I am not a Master Mason, yet, but I hate how Ga is still separated. I see other jurisdictions are beginning to recognize PHA and allow visitation between PHA and Mainstream lodges. But once again, I'm not a Master Mason, yet so I don't know the business side of things yet. What are your thoughts? @2311Devil 

On another note, we are very close to one another. I live in Greensboro


----------



## mrpierce17 (May 20, 2015)

2311Devil said:


> What are everyones thoughts on how seperate Freemasonry is in Georgia?


We are the same way here in Florida ... all I can say is work your way to the East then use your vote when the time comes until then we just have to abide by the current rules and regulations


----------



## Bro. Kenneth Brown (May 29, 2015)

SMIB


----------



## real brother (Jun 17, 2015)

Bro. Kenneth Brown said:


> SMIB


 
 Iam a member of mwugl florida about 9 years ago we ask mainsteam for recognize  a long story short it was denied i remeber that grand session clearly


----------



## Dontrell Stroman (Aug 15, 2015)

I believe it's going to be a long time before both TN & GA recognize Prince Hall masons.


----------



## Brother JC (Aug 15, 2015)

Travelling Man91 said:


> I believe it's going to be a long time before both TN & GA recognize Prince Hall masons.


Much to the detriment of the Craft as a whole.


----------



## Dontrell Stroman (Aug 15, 2015)

I've lived in TN and GA. I've spoke with very influential masons on the topic. Just my own personal opinion on the subject.


----------



## Dontrell Stroman (Aug 15, 2015)

But it's on both sides to be honest. I don't understand why we are segregated in  todays time


----------



## Derinique Kendrick (Aug 19, 2015)

Brother JC said:


> Much to the detriment of the Craft as a whole.

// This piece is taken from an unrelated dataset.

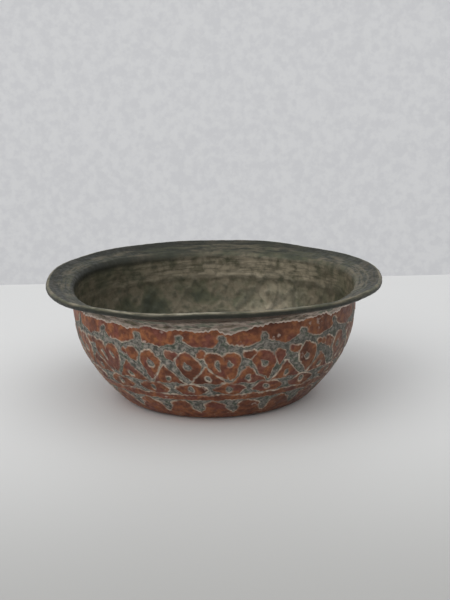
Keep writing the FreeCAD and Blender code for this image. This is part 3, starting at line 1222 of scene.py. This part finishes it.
@dataclass
class TinOverrun:
    """Tin under the lip and down the neck outside, to the wavy line where it froze.

    The line is given as azimuths in degrees and lengths down the wall.
    """

    section: BowlSection
    raising: HandRaising
    thickness: float = 0.3
    line: tuple[tuple[float, float], ...] = (
        (-180, 2.2), (-166, 3.1), (-150, 1.6), (-137, 2.7), (-121, 1.4), (-108, 3.3), (-95, 2.1), (-83, 3.0),
        (-70, 1.8), (-60, 3.1), (-56, 2.6), (-48, 2.2), (-44, 2.8), (-41, 1.8), (-37, 2.6), (-35, 3.7),
        (-30, 2.5), (-27.5, 1.3), (-24, 1.1), (-18, 2.4), (-14, 1.2), (-10.5, 2.1), (-7, 3.1), (-2.4, 2.4),
        (0, 1.2), (3.4, 3.7), (6, 4.3), (9, 2.9), (12.4, 2.7), (14.4, 1.3), (17, 1.1), (21, 0.2), (26, 0.0),
        (31.5, 1.2), (41, 1.6), (47, 0.9), (50, 3.2), (58, 2.0), (71, 2.9), (84, 1.2), (99, 2.4), (113, 3.2),
        (128, 1.5), (141, 2.8), (157, 1.9), (170, 3.0), (180, 2.2),
    )

    def build(self, finish: MetalFinish) -> None:
        """Make the run of tin as one skin with a rounded lower edge.

        Args:
            finish: The run tin.
        """
        lip = np.linspace(0.6 - self.section.lip_length, -4, 16)
        lengths = np.concatenate([lip, np.linspace(-3.6, 0, 26)])
        skin = Skin("tin_overrun", len(lengths) + 2)
        rounds = np.clip(skin.row - (len(lengths) - 1), 0, 2)
        azimuth = skin.azimuth
        turns, drops = np.array(self.line).T
        reach = np.interp(np.degrees(azimuth), turns, drops) + 0.3 * Ripple(51, 9.0)(azimuth, 0 * azimuth)
        reach = reach + 0.16 * Ripple(52, 2.6)(azimuth, 0 * azimuth)
        level = np.interp(skin.row, np.arange(len(lengths)), lengths)
        length = level + (reach + 0.4) * smooth(-4, 0, level) + 0.12 * rounds
        streaks = 0.11 * Ripple(53, 1.8, 5.0)(azimuth, length) + 0.05 * Ripple(54, 2.5)(azimuth, length)
        to_edge = reach + 0.4 - length
        rim = 0.12 * np.exp(-(((to_edge - 0.5) / 0.45) ** 2))
        depth = -self.thickness - streaks * smooth(0, 1.2, to_edge) - rim + rounds * (self.thickness * 0.7)
        radius, height = self.section.place(length, depth + self.raising.dents(azimuth, length))
        skin.shape(*self.raising.settle(azimuth, radius, height))
        streak_edge = smooth(0.5, 1.3, Ripple(55, 2.4, 7.0)(azimuth, length)) * smooth(-2.5, -1.0, length)
        skin.mark("edge", np.maximum(smooth(1.3, 0.4, to_edge), 0.55 * streak_edge))
        # Painted shade under the lip, from the neck bend up.
        skin.mark("dark_and_shade", smooth(-1.2, -4.0, length))
        skin.mark("down", length * MM)
        skin.finish(finish.make(), finish.slot, ("tin_overrun",))


@dataclass
class RimWire:
    """The wire inside the rolled edge."""

    section: BowlSection
    raising: HandRaising
    sides: int = 16

    def build(self, finish: MetalFinish) -> None:
        """Make the closed ring.

        Args:
            finish: The iron.
        """
        turns = np.linspace(0, 360, self.sides + 1)
        skin = Skin("rim_wire", len(turns), 36, 5)
        radius, height = self.section.round_bead(skin.values(turns), self.section.wire_radius - 0.02)
        skin.shape(*self.raising.settle(skin.azimuth, radius, height))
        skin.finish(finish.make(), finish.slot, ("rim_wire",))


@dataclass(frozen=True)
class Studio:
    """Pale floor, soft light and the camera, in millimetres and degrees."""

    distance: float = 755.0
    eye_height: float = 253.0
    pitch: float = 14.69
    roll: float = -1.23
    pan: float = -0.485
    focal_length: float = 78.0
    table_depth: float = 1600.0
    table_width: float = 4000.0
    # Painted shade on the table: where it starts, and how strong it is at the front.
    shade_from: float = -340.0
    shade_share: float = 0.75
    table_back: float = 275.0
    wall_back: float = 2200.0
    wall_size: float = 8000.0

    def camera(self) -> None:
        """Place the camera."""
        data = bpy.data.cameras.new("camera")
        data.lens = self.focal_length
        data.sensor_width = 36.0
        data.clip_start = 0.01
        data.clip_end = 50.0
        camera = bpy.data.objects.new("camera", data)
        bpy.context.scene.collection.objects.link(camera)
        turned = Matrix.Rotation(math.radians(self.pan), 4, "Z")
        turned @= Matrix.Rotation(math.radians(90 - self.pitch), 4, "X")
        turned @= Matrix.Rotation(math.radians(self.roll), 4, "Z")
        camera.matrix_world = Matrix.Translation((0, -self.distance * MM, self.eye_height * MM)) @ turned
        bpy.context.scene.camera = camera

    def sheet(self, name: str, matrix: Matrix, finish: bpy.types.Material) -> None:
        """Set up a flat sheet of the backdrop.

        Args:
            name: Name of the sheet.
            matrix: Where it stands, and its half sizes.
            finish: Its material.
        """
        bm = bmesh.new()
        bmesh.ops.create_grid(bm, x_segments=8, y_segments=8, size=1.0, matrix=matrix)
        mesh = bpy.data.meshes.new(name)
        bm.to_mesh(mesh)
        bm.free()
        mesh.materials.append(finish)
        sheet = bpy.data.objects.new(name, mesh)
        bpy.context.scene.collection.objects.link(sheet)
        sheet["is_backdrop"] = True

    def finish(
        self, name: str, tone: Grain, first: str, last: str, roughness: float, dull_and_shade: bool,
    ) -> bpy.types.Material:
        """Make a pale matt material of two close tones.

        Args:
            name: Name of the material.
            tone: Grain that chooses between the tones.
            first: One tone.
            last: The other tone.
            roughness: Roughness of the surface.
            dull_and_shade: True for tones that run softly together, with painted shade that grows towards the
                front.

        Returns:
            The material.
        """
        nodes = Nodes(name)
        share = nodes.swell(tone) if dull_and_shade else nodes.strength(tone)
        tones = {0: share, 6: linear(first), 7: linear(last)}
        colour = nodes.add("Mix", tones, data_type="RGBA").outputs[2]
        if dull_and_shade:
            # Painted shade: the board darkens towards the front, where the light falls off.
            depth = nodes.add("SeparateXYZ", {"Vector": nodes.place}).outputs["Y"]
            reach = {"Value": depth, 1: self.shade_from * MM, 2: 0.0, 3: self.shade_share, 4: 0.0}
            share = nodes.add("MapRange", reach, interpolation_type="SMOOTHSTEP").outputs["Result"]
            colour = nodes.add("Mix", {0: share, 6: colour, 7: linear("94938f")}, data_type="RGBA").outputs[2]
        shader = nodes.add("BsdfPrincipled", {"Base Color": colour, "Roughness": roughness})
        nodes.add("OutputMaterial", {"Surface": shader.outputs["BSDF"]})
        return nodes.material

    def table(self) -> None:
        """Lay the pale table top."""
        board = self.finish("pale_painted_board", Grain(300, 2), "d7d7d6", "dededc", 0.55, True)
        middle = Matrix.Translation((0, (self.table_back - self.table_depth) * MM, 0))
        half = Matrix.Diagonal((self.table_width / 2 * MM, self.table_depth * MM, 1, 1))
        self.sheet("table", middle @ half, board)

    def wall(self) -> None:
        """Stand the pale wall well behind the table."""
        cloth = self.finish("pale_woven_wall", Grain(17, 4, 0.35, 0.65), "cfcfd0", "d7d7d7", 0.8, False)
        upright = Matrix.Translation((0, self.wall_back * MM, 0)) @ Matrix.Rotation(math.pi / 2, 4, "X")
        half = self.wall_size / 2 * MM
        self.sheet("wall", upright @ Matrix.Diagonal((half, half, 1, 1)), cloth)

    def lamp(self, name: str, place: tuple[float, float, float], size: float, power: float) -> None:
        """Hang a soft square lamp that faces the bowl.

        Args:
            name: Name of the lamp.
            place: Where it hangs, in metres.
            size: Its side, in metres.
            power: Its power in watts.
        """
        data = bpy.data.lights.new(name, "AREA")
        data.size = size
        data.energy = power
        lamp = bpy.data.objects.new(name, data)
        bpy.context.scene.collection.objects.link(lamp)
        back = Vector(place) - Vector((0, 0, 0.04))
        lamp.matrix_world = Matrix.Translation(place) @ back.to_track_quat("Z", "Y").to_matrix().to_4x4()

    def build(self) -> None:
        """Set everything round the bowl."""
        self.camera()
        self.table()
        self.wall()
        self.lamp("window", (-1.4, -0.9, 1.5), 2.2, 15.0)
        self.lamp("room", (0.3, -0.5, 1.9), 2.4, 10.0)
        world = bpy.data.worlds.new("room_light")
        world.use_nodes = True
        background = world.node_tree.nodes["Background"]
        background.inputs["Color"].default_value = linear("e3e4e6")
        background.inputs["Strength"].default_value = 1.0
        bpy.context.scene.world = world
        bpy.context.scene.view_settings.view_transform = "Standard"


def main() -> None:
    """Build the bowl and what stands round it."""
    logging.basicConfig(level=logging.INFO, format="%(message)s")
    Studio().build()
    _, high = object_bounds()
    _, high_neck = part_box("knob_fill")
    section = BowlSection(high.x / MM, high.z / MM, high_neck.x / MM)
    sizes = (section.rim_radius, section.height, section.neck_radius)
    LOG.info("section: rim %.2f, height %.2f, neck %.2f", *sizes)
    raising = HandRaising(section)
    band = ChasedBand(section)
    chasing = Chasing()
    CopperShell(section, raising, band, chasing).build(RaisedCopper())
    RecessFills(section, raising, band, chasing).build(RecessTin())
    TinLining(section, raising, band, chasing).build(WipedTin())
    TinOverrun(section, raising).build(RunTin())
    RimWire(section, raising).build(DrawnIron())


if __name__ == "__main__":
    main()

My exact sentiments, brother! 


Travelling Man91 said:


> But it's on both sides to be honest. I don't understand why we are segregated in  todays time


It is definitely something that should be looked into especially to keep peace and harmony among the institution as a whole. The segregation is ultimately going to be the downfall (God forbid)


----------



## Dontrell Stroman (Aug 19, 2015)

Bro Kendrick are you in Georgia ?


----------



## Derinique Kendrick (Aug 20, 2015)

Travelling Man91 said:


> Bro Kendrick are you in Georgia ?


Yes I am brother. I live in the Athens Area. My lodge is Greensboro Lodge #223


----------



## Dontrell Stroman (Aug 20, 2015)

Okay I'm in the Northwest Ga. I don't know how far that is from you


----------



## Derinique Kendrick (Aug 21, 2015)

I don't exactly know, what city are you in? I'm considered in the Northeast region. Can't be that far though I'm assuming. 


Travelling Man91 said:


> Okay I'm in the Northwest Ga. I don't know how far that is from you


----------



## Brennan (Aug 21, 2015)

I'm not so sure about TN not recognizing PH. The PH Grand Master was at one of the GL of TNs bicentennial celebrations in 2013 and I've been to backwoods lodge were members have said they would be in favor of recognition.


----------



## MRichard (Aug 21, 2015)

Brennan said:


> I'm not so sure about TN not recognizing PH. The PH Grand Master was at one of the GL of TNs bicentennial celebrations in 2013 and I've been to backwoods lodge were members have said they would be in favor of recognition.



They don't. http://bessel.org/masrec/phamap.htm . The map hasn't been updated in awhile but I don't think anything has changed. The celebration was probably open to everyone. I have seen a lot of Freemasons on various Facebook groups from Tennessee make the statement that TN will never recognize PH.


----------



## Brenntron (Aug 21, 2015)

Sorry I should have quoted before.


Travelling Man91 said:


> I believe it's going to be a long time before both TN & GA recognize Prince Hall masons.



They don't recognize each other currently, but I believe they will sooner rather than later. And When they were at the celebration in Knoxville it was my understanding that they were invited and recognized as Prince Hall Masons.


----------